Bellingcat was cited again in the JIT’s update last Thursday.
That
raises the question of why the information claiming to identify the
Russian military officer was not available to JIT, even though the
latter has worked closely with Bellingcat before? It was the next day
when the McClatchy-Bellingcat news report came out, seemingly separate
to the JIT presentation.
The
sequence suggests a concerted effort to “build” a public perception
that “clues” into the cause of the air crash and the incrimination of
Russia are being assembled in an independent manner. When, in reality,
the sequence is actually a deliberately orchestrated media campaign, to
more effectively smear Russia.
Bellingcat’s media activities indicate that it is not the supposed “independent online investigative website” it claims to be. During the Syrian war, it
has helped to peddle claims that videos sourced from the White Helmets are “authentic” when in fact there is strong evidence that
the White Helmets have been fabricating videos of atrocities on behalf
of NATO-sponsored terrorists in order to smear the Syrian government and
its Russian ally.
For the Dutch-led JIT to associate with Bellingcat as a source of
“evidence” is a matter of grave concern as to the probe’s professional
credibility.
Moreover,
what is also fatally damaging to the MH17 probe is that the Ukrainian
secret services (SBU) under the control of the Western-backed Kiev
regime, which came to power in the NATO-backed February 2014 coup d’état, is the source for much of the so-called evidence implicating
Russia or the pro-Russian separatists in Eastern Ukraine for shooting
down the MH17 airliner.
The
dubious videos cited by the JIT and Bellingcat were sourced from the
SBU. Those videos were purportedly posted on social media at the time of
the plane crash by anonymous members of the public. The Russian
government has dismissed those videos as fake.
The
latest claims by McClatchy and Bellingcat of identifying a Russian
military officer are based on allegations that mobile phone intercepts
are attributable to the man named as Orion. Bellingcat appears to have
expended a lot of effort trawling through digital phone books to
identify the individual.
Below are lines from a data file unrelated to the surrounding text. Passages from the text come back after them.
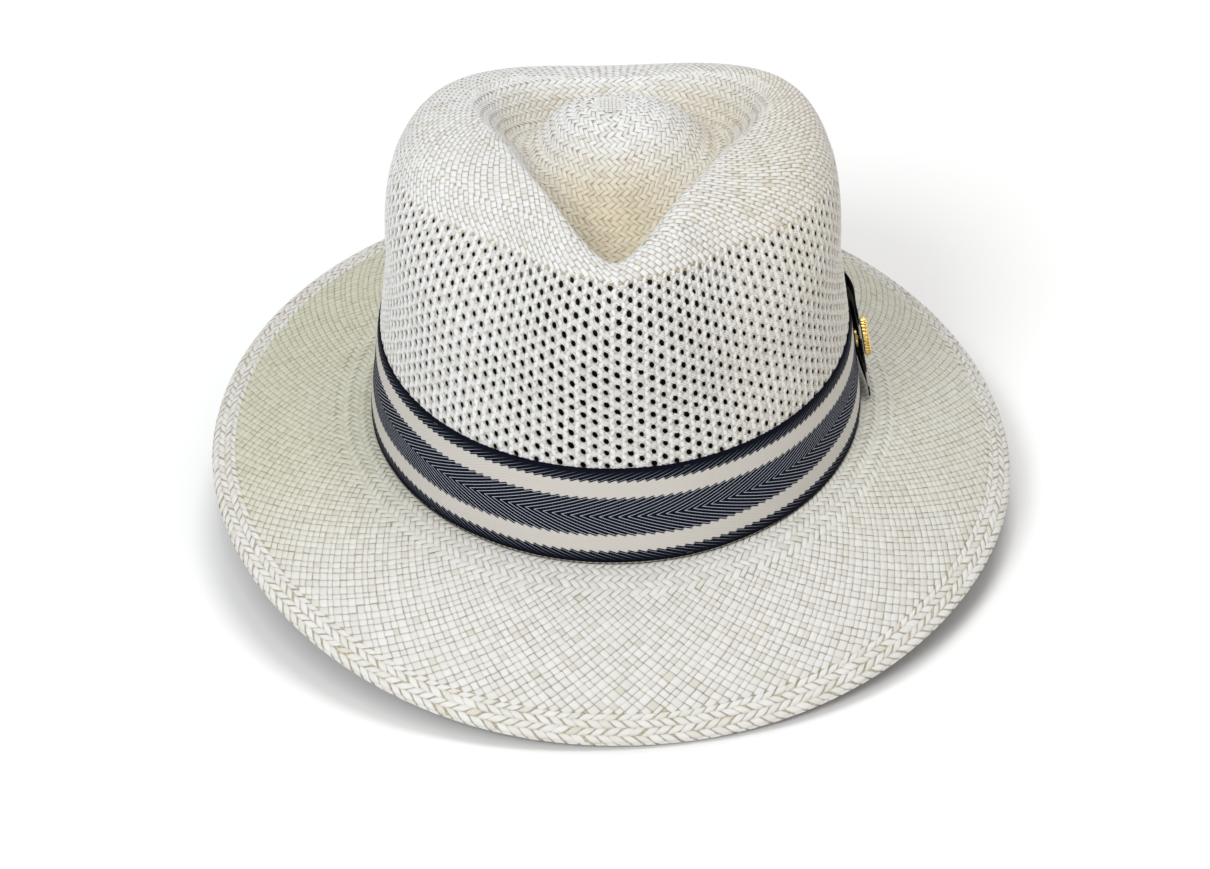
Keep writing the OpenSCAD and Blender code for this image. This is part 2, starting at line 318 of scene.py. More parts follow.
class Skin:
    """Collects patches of quads, with named values per point, and makes one mesh of them."""

    def __init__(self):
        self.points, self.faces, self.values, self.count = [], [], {}, 0

    def add(self, points, faces, **values):
        points = points.reshape(-1, 3)
        self.points.append(points)
        self.faces.append(faces + self.count)
        self.count += len(points)
        for name, value in values.items():
            self.values.setdefault(name, []).append(value.reshape(len(points), -1))
        return self

    def build(self, name, material, slot, stands_for, body="hat"):
        """Makes the mesh, which rides on a body and stands for one of the CAD's nodes."""
        points, faces = np.concatenate(self.points), np.concatenate(self.faces)
        mesh = bpy.data.meshes.new(name)
        mesh.vertices.add(len(points))
        mesh.vertices.foreach_set("co", points.astype(np.float32).ravel())
        mesh.loops.add(faces.size)
        mesh.loops.foreach_set("vertex_index", faces.astype(np.int32).ravel())
        mesh.polygons.add(len(faces))
        mesh.polygons.foreach_set("loop_start", np.arange(0, faces.size, 4, dtype=np.int32))
        mesh.polygons.foreach_set("use_smooth", np.ones(len(faces), bool))
        for key, parts in self.values.items():
            value = np.concatenate(parts)
            kind, field = ("FLOAT_VECTOR", "vector") if value.shape[1] == 3 else ("FLOAT", "value")
            layer = mesh.attributes.new(key, kind, "POINT")
            layer.data.foreach_set(field, value.astype(np.float32).ravel())
        mesh.update(calc_edges=True)
        mesh.validate()
        mesh.materials.append(material)
        piece = bpy.data.objects.new(name, mesh)
        bpy.context.scene.collection.objects.link(piece)
        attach(piece, body)
        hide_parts(stands_for)
        return piece


def quads(columns, rows, closed=False, tube=False):
    """Faces of a grid of points, column by column.

    closed also joins the last column to the first; tube joins the ends of each column.
    """
    a = np.arange(columns if closed else columns - 1)[:, None]
    j = np.arange(rows if tube else rows - 1)[None]
    here, ahead, up = a * rows, (a + 1) % columns * rows, (j + 1) % rows
    return np.stack([here + j, ahead + j, ahead + up, here + up], -1).reshape(-1, 4)


def pairs(a, b):
    """Every value of a with every value of b, as two flat arrays."""
    return (grid.ravel() for grid in np.meshgrid(a, b, indexing="ij"))


def bevel(outer):
    """Places across a strand top: its two edges, and where they start to fall."""
    return np.array([-1.0, -outer, outer, 1.0])


SQUARE = bevel(0.66), bevel(0.76)
LONG = np.array([-1.0, -0.84, -0.3, 0.3, 0.84, 1.0]), bevel(0.70)
ROUND = np.array([-1.0, -0.66, 0.0, 0.66, 1.0]), np.array([-1.0, -0.62, 0.0, 0.62, 1.0])


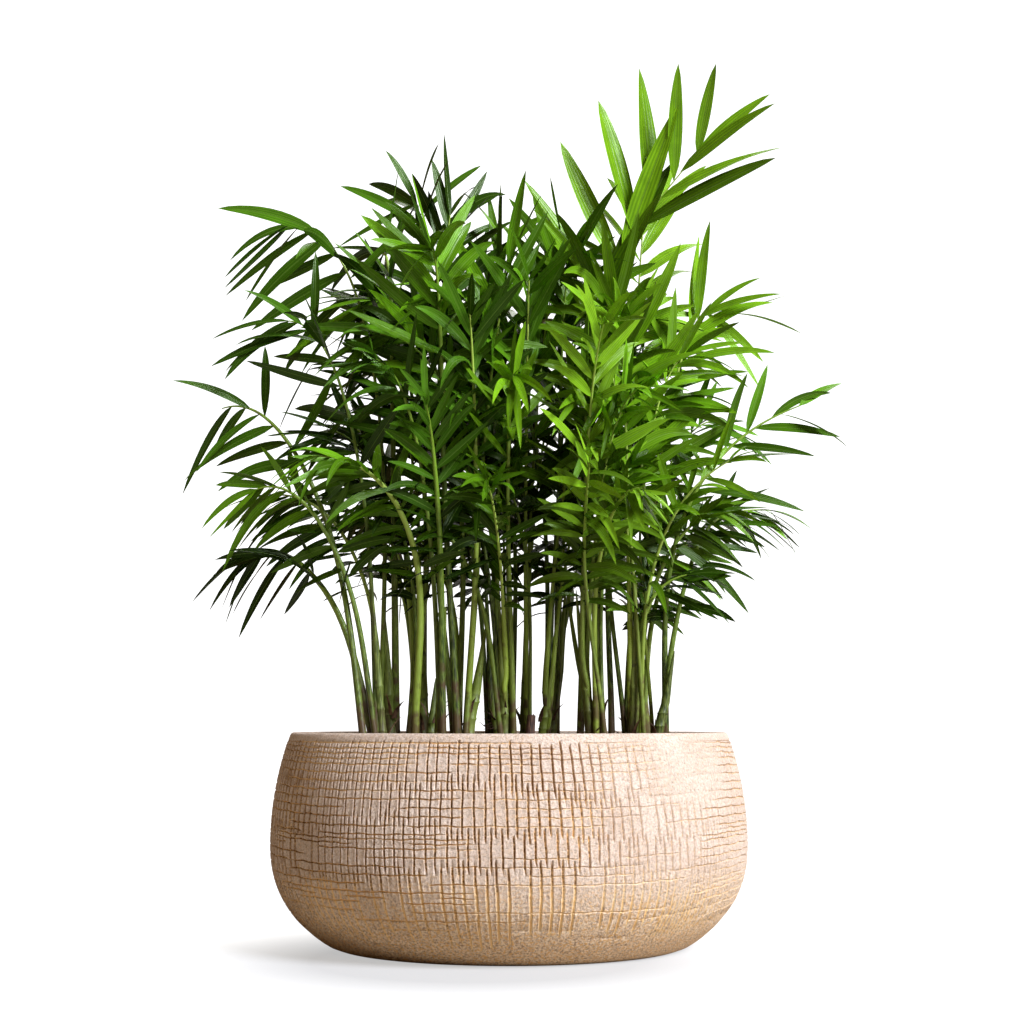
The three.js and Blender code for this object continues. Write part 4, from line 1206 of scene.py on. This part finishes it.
# STAGE. A plain white studio floor that glows for the camera, dimmer round the bowl as a painted shadow,
# under a white surround, a large soft light high on the right and in front, and a weaker one from behind.
bpy.ops.object.select_all(action="DESELECT")
bpy.ops.mesh.primitive_plane_add(size=60, location=(0, 20, 0))
floor = bpy.context.object
floor.name = "studio_floor"
bpy.ops.object.transform_apply(location=True, rotation=False, scale=False)
paper, tree, shader = new_material("white_floor")
place = object_place(tree)
cloud = add_noise(place, 6.0)
from_camera = add_node(tree, "LightPath").outputs["Is Camera Ray"]
bright_paper = blend(cloud, (0.44, 0.39, 0.32), (0.46, 0.41, 0.34))
plain_paper = blend(cloud, (0.24, 0.24, 0.24), (0.25, 0.25, 0.25))
paper_colour = blend(from_camera, bright_paper, plain_paper)
tree.links.new(paper_colour, shader.inputs["Base Color"])
# Painted shadow: the floor's glow for the camera is half strength within 0.14 m of a point by the bowl and
# full beyond 0.28 m.
near_bowl = {0: place, 1: (-0.03, -0.12, 0.0)}
from_bowl = add_node(tree, "VectorMath", near_bowl, operation="DISTANCE").outputs["Value"]
glow_with_painted_shadow = times(from_camera, ramp(from_bowl, 0.14, 0.28, 0.5, 1.0))
tree.links.new(glow_with_painted_shadow, shader.inputs["Emission Strength"])
shader.inputs["Emission Color"].default_value = (1.0, 1.0, 1.0, 1)
shader.inputs["Roughness"].default_value = 0.9
shader.inputs["Specular IOR Level"].default_value = 0.1
floor.data.materials.append(paper)

world = bpy.data.worlds.new("studio")
bpy.context.scene.world = world
world.use_nodes = True
surround = world.node_tree
from_camera = add_node(surround, "LightPath").outputs["Is Camera Ray"]
sky = blend(from_camera, (0.166, 0.106, 0.050), (1.4, 1.4, 1.4))
surround.links.new(sky, surround.nodes["Background"].inputs["Color"])


def soft_sun(name, toward, power, spread, colour):
    light = bpy.data.lights.new(name, "SUN")
    light.energy = power
    light.angle = math.radians(spread)
    light.color = colour
    holder = into_scene(name, light)
    holder.rotation_mode = "QUATERNION"
    holder.rotation_quaternion = Vector(toward).to_track_quat("Z", "Y")


soft_sun("key_light", (0.76, -0.65, 0.74), 5.35, 26, (0.97, 1.03, 1.16))
soft_sun("back_light", (0.3, 0.9, 0.9), 0.9, 40, (1.0, 1.0, 1.0))

# The camera. Its focal length is in pixels of the picture's width, its tilt in degrees upwards.
FOCAL_LENGTH, PICTURE_WIDTH = 1912, 1024
SENSOR_WIDTH = 36
CAMERA_TILT = 6.2
camera = bpy.data.cameras.new("camera")
camera.sensor_width = SENSOR_WIDTH
camera.lens = SENSOR_WIDTH * FOCAL_LENGTH / PICTURE_WIDTH
camera.clip_start, camera.clip_end = 0.05, 100
camera_holder = into_scene("camera", camera)
camera_holder.location = (0.0028, -1.8, 0.206)
camera_holder.rotation_euler = (math.radians(90 + CAMERA_TILT), 0, 0)
bpy.context.scene.camera = camera_holder
bpy.context.scene.view_settings.view_transform = "Standard"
The report also relies on embellishment of
Orion’s alleged secret military career in Ukraine and South Ossetia by
way of lending a sense of credibility and sinister innuendo.
However,
the bottomline is that McClatchy and Bellingcat both admit that they
are relying on the Ukrainian secret services for their phone intercepts,
as they had previously for the videos of the alleged Russian Buk
convoy.
The
SBU and its Kiev masters have an obvious axe to grind against Moscow.
Their partisan position, not to say potential liability for the air
crash, thus makes the JIT and subsequent Western media reporting highly
suspect.
Such
close involvement of a Western media outlet (McClatchy) with a fake
news engine (Bellingcat) and Ukrainian state intelligence is indicative
of coordinated public psychological operation to smear Russia.
The
prompt responses from Western governments calling for criminal proceedings against Moscow are further indication that the whole effort
is an orchestrated campaign to frame-up Russia."